Sri Lanka Express

Expat children showcase Sri Lankan culture at Asian Pacific Heritage Celebrations

Report by Anjalika Silva
Once again, the expatriate children and adult families came together to produce a showcase of dance and their contribution in song to pay tribute to Sri Lanka among many other Asian countries.  This is a celebration that is held in the month of May each year since President Obama gave credence to the contribution of Asian immigrants with the signing of a special White House Initiative in November 2009, declaring May as the month of Asian Heritage.  Since 2010, Asian groups are celebrated in concert halls including the Kennedy Center, festivals at the Smithsonian as in the past and in US Federal Government offices in celebration of Asian communities and their contribution to the country.
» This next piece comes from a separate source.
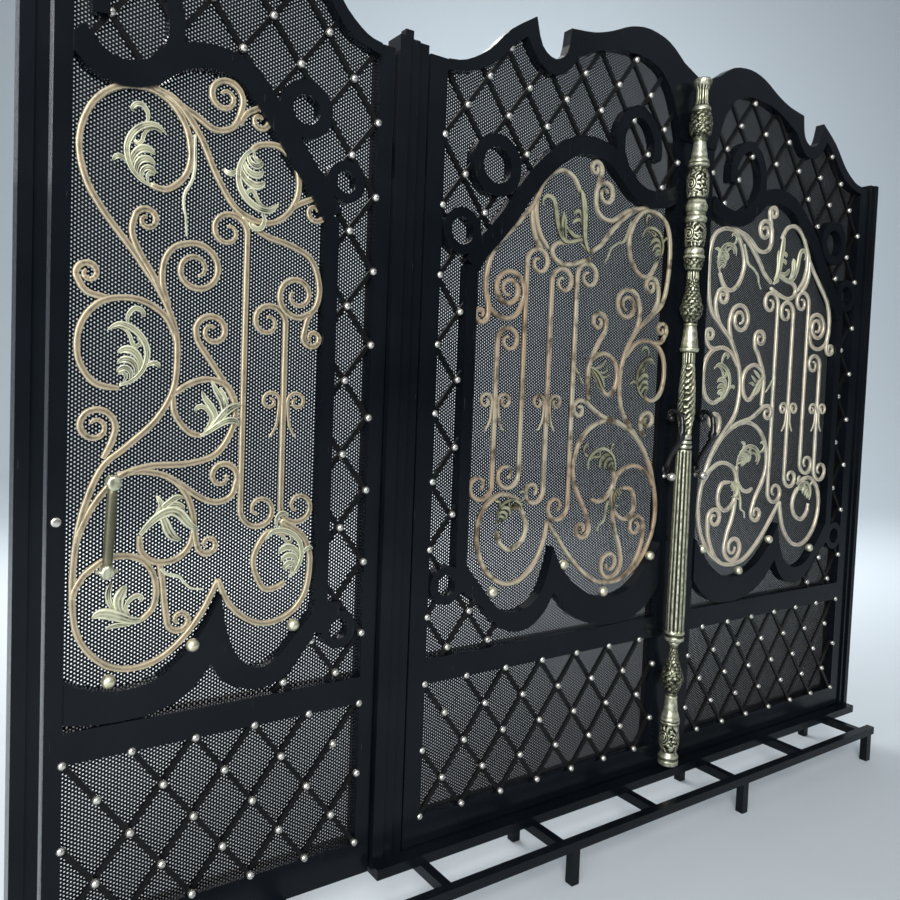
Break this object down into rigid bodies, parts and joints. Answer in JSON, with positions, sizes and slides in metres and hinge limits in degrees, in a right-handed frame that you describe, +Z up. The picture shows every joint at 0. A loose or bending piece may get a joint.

This year the recent celebration on May 5th was held at the George Mason University Center for the Arts in Virginia.  The production was organized and initiated by Dr. Mira Yang who is the, Professor of Voice, George Mason University Virginia, President of the Asian American Music Society in Washington, and also a member of the Community Advisory Board of the Kennedy Center.

All performing countries had their country displays.  The Sri Lanka Embassy in Washington DC contributed an impressive display of material for visitors who stopped by to pick up brochures and examine the intricate masks and display of drums and handmade items.
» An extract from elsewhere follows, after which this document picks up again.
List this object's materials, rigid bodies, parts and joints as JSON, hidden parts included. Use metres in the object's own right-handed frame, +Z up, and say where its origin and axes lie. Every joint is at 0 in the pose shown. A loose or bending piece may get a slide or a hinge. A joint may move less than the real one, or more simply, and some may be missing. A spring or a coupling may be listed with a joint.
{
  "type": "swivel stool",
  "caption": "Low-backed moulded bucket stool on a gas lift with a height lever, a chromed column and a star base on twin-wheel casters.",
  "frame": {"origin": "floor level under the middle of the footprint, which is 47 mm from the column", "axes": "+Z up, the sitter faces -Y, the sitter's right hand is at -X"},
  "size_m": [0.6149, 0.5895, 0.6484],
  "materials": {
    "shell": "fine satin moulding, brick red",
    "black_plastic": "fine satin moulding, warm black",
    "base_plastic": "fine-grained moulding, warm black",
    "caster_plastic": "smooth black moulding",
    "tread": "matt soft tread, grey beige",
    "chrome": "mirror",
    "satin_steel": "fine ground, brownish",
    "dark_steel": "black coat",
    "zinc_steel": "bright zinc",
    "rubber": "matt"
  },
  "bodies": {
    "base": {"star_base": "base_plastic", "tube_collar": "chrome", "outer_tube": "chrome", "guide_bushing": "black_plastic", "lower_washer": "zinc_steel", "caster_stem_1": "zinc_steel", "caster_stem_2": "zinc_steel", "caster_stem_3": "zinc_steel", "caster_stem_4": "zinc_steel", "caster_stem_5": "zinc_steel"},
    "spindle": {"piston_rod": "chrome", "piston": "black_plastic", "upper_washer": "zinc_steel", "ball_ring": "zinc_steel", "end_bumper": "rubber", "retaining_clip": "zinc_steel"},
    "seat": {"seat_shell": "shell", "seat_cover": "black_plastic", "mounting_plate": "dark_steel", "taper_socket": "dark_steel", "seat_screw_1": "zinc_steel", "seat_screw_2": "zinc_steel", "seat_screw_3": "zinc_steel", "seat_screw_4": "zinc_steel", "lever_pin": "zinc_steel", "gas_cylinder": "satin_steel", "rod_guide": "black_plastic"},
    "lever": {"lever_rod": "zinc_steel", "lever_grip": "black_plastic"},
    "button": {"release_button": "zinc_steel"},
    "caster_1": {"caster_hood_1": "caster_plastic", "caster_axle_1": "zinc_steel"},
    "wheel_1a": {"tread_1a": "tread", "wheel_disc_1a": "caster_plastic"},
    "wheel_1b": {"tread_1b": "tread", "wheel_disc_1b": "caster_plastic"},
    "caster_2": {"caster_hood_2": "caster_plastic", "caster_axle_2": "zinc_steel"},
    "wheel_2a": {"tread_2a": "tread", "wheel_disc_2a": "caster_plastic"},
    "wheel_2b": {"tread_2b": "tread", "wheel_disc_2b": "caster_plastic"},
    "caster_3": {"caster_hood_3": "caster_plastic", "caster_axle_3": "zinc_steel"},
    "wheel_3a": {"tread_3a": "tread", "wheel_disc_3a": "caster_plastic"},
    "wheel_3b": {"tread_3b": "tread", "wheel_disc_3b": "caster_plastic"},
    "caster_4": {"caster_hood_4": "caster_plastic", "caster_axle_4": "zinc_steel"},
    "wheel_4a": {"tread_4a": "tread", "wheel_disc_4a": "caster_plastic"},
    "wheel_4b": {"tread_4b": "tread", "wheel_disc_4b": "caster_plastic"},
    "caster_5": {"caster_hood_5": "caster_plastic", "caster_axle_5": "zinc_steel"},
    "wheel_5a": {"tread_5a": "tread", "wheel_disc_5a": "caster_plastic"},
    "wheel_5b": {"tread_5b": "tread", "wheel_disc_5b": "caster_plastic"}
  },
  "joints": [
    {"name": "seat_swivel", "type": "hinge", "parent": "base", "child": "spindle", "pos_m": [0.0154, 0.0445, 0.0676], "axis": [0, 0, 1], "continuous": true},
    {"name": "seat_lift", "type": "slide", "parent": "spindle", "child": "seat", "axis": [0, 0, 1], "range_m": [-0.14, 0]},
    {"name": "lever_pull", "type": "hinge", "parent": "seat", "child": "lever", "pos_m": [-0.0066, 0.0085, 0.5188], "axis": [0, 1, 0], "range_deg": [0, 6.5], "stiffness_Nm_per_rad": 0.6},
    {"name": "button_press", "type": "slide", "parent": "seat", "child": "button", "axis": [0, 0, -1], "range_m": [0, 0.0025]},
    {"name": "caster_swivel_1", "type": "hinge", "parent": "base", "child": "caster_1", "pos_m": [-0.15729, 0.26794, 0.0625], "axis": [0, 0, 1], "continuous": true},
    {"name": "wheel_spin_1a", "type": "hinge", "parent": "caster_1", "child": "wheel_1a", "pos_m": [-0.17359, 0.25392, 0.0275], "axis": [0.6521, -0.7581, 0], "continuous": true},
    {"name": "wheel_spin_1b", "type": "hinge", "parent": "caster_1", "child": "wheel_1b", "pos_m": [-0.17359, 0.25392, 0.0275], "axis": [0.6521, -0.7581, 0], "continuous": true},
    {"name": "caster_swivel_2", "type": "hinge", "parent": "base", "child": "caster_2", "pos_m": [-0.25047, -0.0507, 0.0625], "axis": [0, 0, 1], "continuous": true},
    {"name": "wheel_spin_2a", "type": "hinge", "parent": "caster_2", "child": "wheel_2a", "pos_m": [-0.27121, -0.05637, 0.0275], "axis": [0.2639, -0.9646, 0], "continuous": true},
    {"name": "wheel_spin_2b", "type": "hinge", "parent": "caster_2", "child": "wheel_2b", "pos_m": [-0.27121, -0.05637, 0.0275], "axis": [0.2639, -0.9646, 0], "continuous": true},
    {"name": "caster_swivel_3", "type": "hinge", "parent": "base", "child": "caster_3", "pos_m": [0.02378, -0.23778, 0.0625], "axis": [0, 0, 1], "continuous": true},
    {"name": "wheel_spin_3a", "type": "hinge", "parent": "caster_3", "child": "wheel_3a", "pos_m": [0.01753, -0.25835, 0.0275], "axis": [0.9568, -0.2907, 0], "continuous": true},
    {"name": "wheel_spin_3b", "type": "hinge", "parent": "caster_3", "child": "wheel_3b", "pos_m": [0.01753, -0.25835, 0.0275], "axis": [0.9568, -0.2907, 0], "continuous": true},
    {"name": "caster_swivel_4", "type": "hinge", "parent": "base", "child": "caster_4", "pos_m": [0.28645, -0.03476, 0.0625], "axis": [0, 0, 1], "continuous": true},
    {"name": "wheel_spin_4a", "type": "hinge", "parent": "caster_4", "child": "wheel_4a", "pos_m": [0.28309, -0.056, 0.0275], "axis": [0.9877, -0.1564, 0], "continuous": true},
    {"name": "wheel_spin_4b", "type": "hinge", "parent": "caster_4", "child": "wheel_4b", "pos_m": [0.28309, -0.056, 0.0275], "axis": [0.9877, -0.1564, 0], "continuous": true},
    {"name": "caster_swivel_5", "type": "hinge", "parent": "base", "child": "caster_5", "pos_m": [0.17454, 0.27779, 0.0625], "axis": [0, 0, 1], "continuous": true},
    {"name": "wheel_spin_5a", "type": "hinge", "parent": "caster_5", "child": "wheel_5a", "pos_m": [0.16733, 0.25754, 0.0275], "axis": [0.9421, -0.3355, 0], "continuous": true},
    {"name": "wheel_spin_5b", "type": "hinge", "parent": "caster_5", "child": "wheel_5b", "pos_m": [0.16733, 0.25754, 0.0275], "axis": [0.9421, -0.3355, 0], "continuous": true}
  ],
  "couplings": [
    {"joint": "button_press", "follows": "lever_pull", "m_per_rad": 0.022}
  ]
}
The opening address for the evening was given by Sri Lanka’s Ambassador to the United States, H.E. Prasad Kariyawasam. The ambassador referred to the rich culture and traditions the Sri Lankan immigrants and their children bring to the mix from the small island of 20 million people.

The performances for Sri Lanka were by students trained at the US Lanka Dance Foundation in Washington D.C., a private dance foundation under instruction from Sudesh Mantillake and his wife Vajira Mantillake. The performers are mainly children born in the USA who train in traditional dance forms following all the traditional initiation requirements before they perform. 

Sri Lanka opened the performance with three dance forms the first being the Ukusa Vannama (The dance of the Hawk) performed by Dehara Weeraman, Manik Jayawardena, Anjana Hevaganinge, Prabuddi Umanda Weerasinghe and Vishaka N. Gunasekara.

Next was Wadiga patuna the dance ritual featuring healers who came to Sri Lanka from the Wadiga region. The young performers were Shanuka Navaratne, Dilkini. K. Jayasundara, Tharuli S. Edirisinghe, Kyoma Algama, Roshali Abeywarna and Anuki N.M. Liyanage.

The last item performed was Parampara the meaning of which depicts the passing of the ancient dance traditions from one generation to another. The performance included the participation of their teachers Sudesh Mantillake and Vajira Mantillake who passed the mantle of tradition to the younger dancers Dehara Weeraman, Ravindu Hevaganinge, Roshali Abeywarna, Shanuka Navaratne, Dilkini K. Jayasundara.

With encouragement from their teachers and parents, the children born in the United States devoted a great deal of time and effort to keep up the ancient traditional art of Sri Lankan dance. These performances are entirely voluntary and not with the direction of or financial support from either Sri Lankan or US foundations for the arts.  All expenses are borne by the parents.  They are true Cultural Ambassadors for Sri Lanka. 

Among other performances were a very interesting mix of traditional and contemporary music and dance performances from China, Korea and Japan. The enchanting string music of the Chinese Guzheng players performed traditional and American music that included “Swanee River” also known as “Old Folks at Home” by an American composer Stephen Foster.  The performances included were by the Capital community Church Choir, Chinese Breeze 6 Singers, Washington Dunhuang Guzheng Academy, Washington Japanese Singing Ensemble, Washington Korean Wind Ensemble, Weina Dance and DPH’s Music & Arts.

The evening ended with a finale of lead singers and dance performers from all the countries represented singing a medley of songs from various countries.  They included “Lanka Lanka Pembara Lanka’, “Arirang”, “Sakura” and “Jasmine” in the various languages.  Finally, it was a tribute to the United States of America, the home of the performers when the group ended with “America The Beautiful” and “God Bless America” bringing to a close a wonderful evening of entertainment of a very high standard that was a salute to diversity in America.

Once again, for the sixth year in a row, it was my pleasure to coordinate and provide guidance for this effort on behalf of all the beautiful children of Sri Lanka who carry a positive image of their Sri Lankan Heritage in the United States of America.